A team trademark is no different to a personal trademark except that it provides focus around the behaviours required from all team members.
Its strength comes from being created, and then agreed, by team members. Such a trademark can seem irrelevant or incomprehensible to those outside the team, but it’s very powerful to those that created it.
Count the 100th sheep
’Count the 100th Sheep’ is one such trademark.
Without understanding the emotions and discussions that led to its creation it would be difficult to even guess what it stands for.
This is also why inducting new team members is so important. We can never recreate the emotion of creating a meaningful trademark, but we can impart the importance of it and how we should live it.
Counting sheep in action
It was a pleasant evening, the first of a three-day offsite workshop at a farming retreat near Dunkeld in Victoria. Our group of senior executives from Melbourne had arrived – in honesty they were late, and had stayed a little too long at the local hotel beforehand. They were keen to begin the barbeque and open some of the red wine on offer but I had a task I wanted to complete first.
Many years ago I had heard of a consultant in Canberra who had used 100 sheep to get teams to understand themselves a little better and I had used the technique several times over the past few years.
The task is simple: there are 100 sheep in that paddock, please separate them into two equal flocks of 50.
Well, it’s simple to understand the task but, like all good experiential activities, its complexity lies in its ability to get the group to very quickly function under some level of frustration. This leads to us seeing the ‘natural’ behaviours of the team.
Watching and listening
Suffice to say it was very humorous, for me at least.
The sun had set, it was getting dark and they quickly began abusing each other and me; at one point they even suggested their General Manager couldn’t count to 50.
After about an hour they began devising schemes to get out of the task and in the end, they simply told me they had completed the activity and I was welcome to count the flocks.
They must have forgotten I was watching and listening the whole time and I knew full well one of the flocks only had 49 sheep. (You see, unbeknownst to me, the farmer that had provided the ‘100’ sheep had actually only provided 99.)
Understanding our own behaviors
We went inside and by now the group was even keener to start the barbeque and have a restorative glass of wine. They were clearly a bit put out when I indicated I wanted to debrief their efforts in order for us to learn from the experience, but I pushed on regardless.
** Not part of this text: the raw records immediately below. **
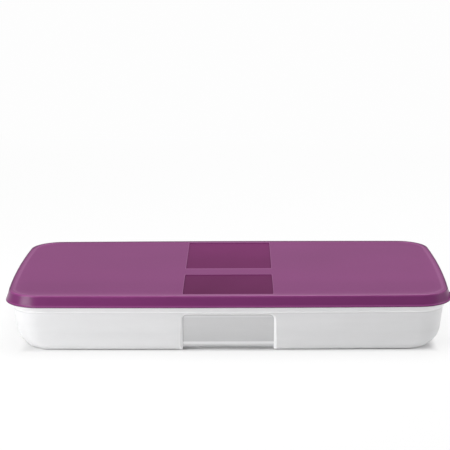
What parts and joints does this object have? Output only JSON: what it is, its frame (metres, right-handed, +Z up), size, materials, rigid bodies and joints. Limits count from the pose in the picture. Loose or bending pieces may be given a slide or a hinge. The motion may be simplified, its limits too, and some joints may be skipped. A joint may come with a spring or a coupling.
{
  "type": "freezer storage box",
  "caption": "Low translucent freezer box for milk bags with a press-on purple lid, inlaid lid panels, grip recesses and a pull tab",
  "frame": {"origin": "centre of the base, on its resting face", "axes": "+X along the long side towards the pull tab, +Y to the back, +Z up through the lid"},
  "size_m": [0.349, 0.178, 0.0446],
  "materials": {
    "frosted_plastic": "frosted",
    "lid_plastic": "satin",
    "inlay_plastic": "satin"
  },
  "bodies": {
    "tray": {"tray": "frosted_plastic"},
    "lid": {"lid": "lid_plastic", "front_inlay": "inlay_plastic", "rear_inlay": "inlay_plastic"}
  },
  "joints": [
    {"name": "lid_lift", "type": "slide", "parent": "tray", "child": "lid", "axis": [0, 0, 1], "range_m": [0, 0.06]}
  ]
}
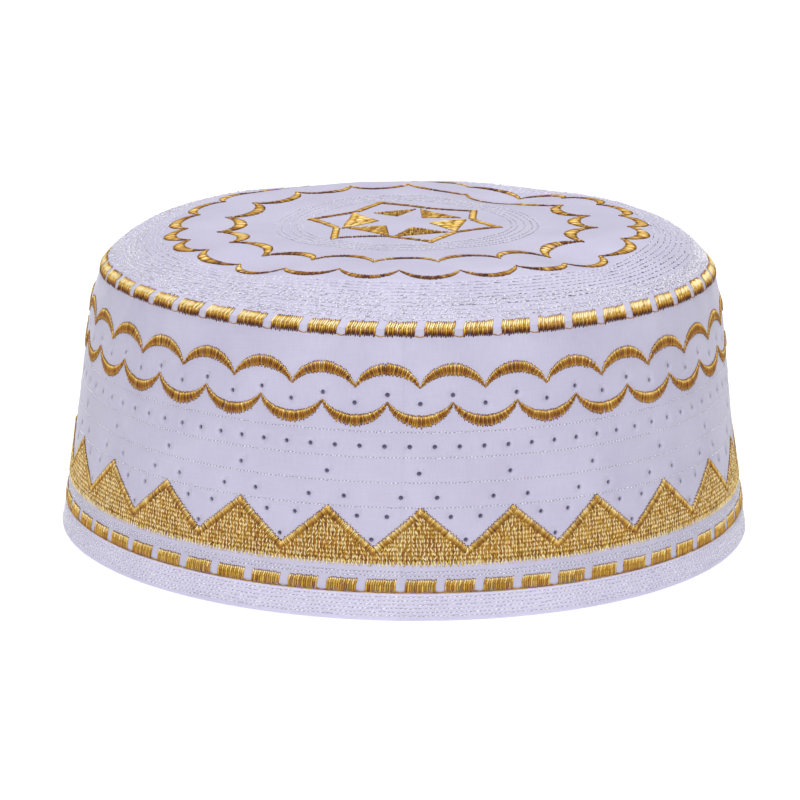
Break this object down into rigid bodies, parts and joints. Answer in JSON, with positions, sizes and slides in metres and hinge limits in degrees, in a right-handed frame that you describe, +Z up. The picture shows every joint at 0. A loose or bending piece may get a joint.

I’ll skip over the dodging and weaving, the excuses and the blaming that occurred over the next 30 minutes and instead focus on the key outcome.
Once we had pushed past all the fluff and nonsense I asked if this was the sort of behavior that I would see in their workplace. Again, lots of mumbling and shuffling then eventually the youngest, most junior staff member there (an accountant I believe, the only non-executive in attendance) said something that changed the whole discussion.
He very tentatively raised his hand, looked around at his more senior team members and composed himself for what could, in his mind anyway, be a career ending statement.
Having made his decision he said, “Oh Kraig, we never really count the 100th sheep. We close $100m deals over lunch, convincing partners that we can do certain things, promising this and that. We do terrific presentations and our work isn’t bad at all, but we never get to the details.”
The room went very quiet. The GM pondered a bit, the lawyer looked angry, the senior accountant looked sympathetic and the operations manager looked somewhat worried.
Just as I was wondering where this would go the GM looked at the young fellow, nodded, and said, “Well, it’s about time we started counting the 100th sheep.”
Pay close attention to detail
The conversation expanded and over the coming days agreement was reached around the importance of honesty, not making excuses or blaming others, being more positive in their relationships with each other, partners and clients and, of course, paying attention to the detail. All these behaviours were captured under their ‘count the 100th sheep’ trademark.
This simple yet powerful statement became a part of their everyday vernacular. It provided a hook, a focus point, an easy non-threatening reference point enabling the whole team to pay attention to what they had agreed was needed for the business to realise its goals.
Trademarks need clarity so that everyone can understand them, but they also need plans to ensure they are met, measurements so we know how we are progressing but, most of all, they need people to make sure they have life. We should always remember that words, whether written or spoken, cannot do anything – only people can do things. Words can guide us, perhaps inspire us, but we need people like the young accountant or the GM that decide what to do, engage others, lead by example and make sure we all ‘do’.
‘Count the 100th sheep’ is my favorite trademark, but ‘leave with your own monkey’ is a close second; what’s yours?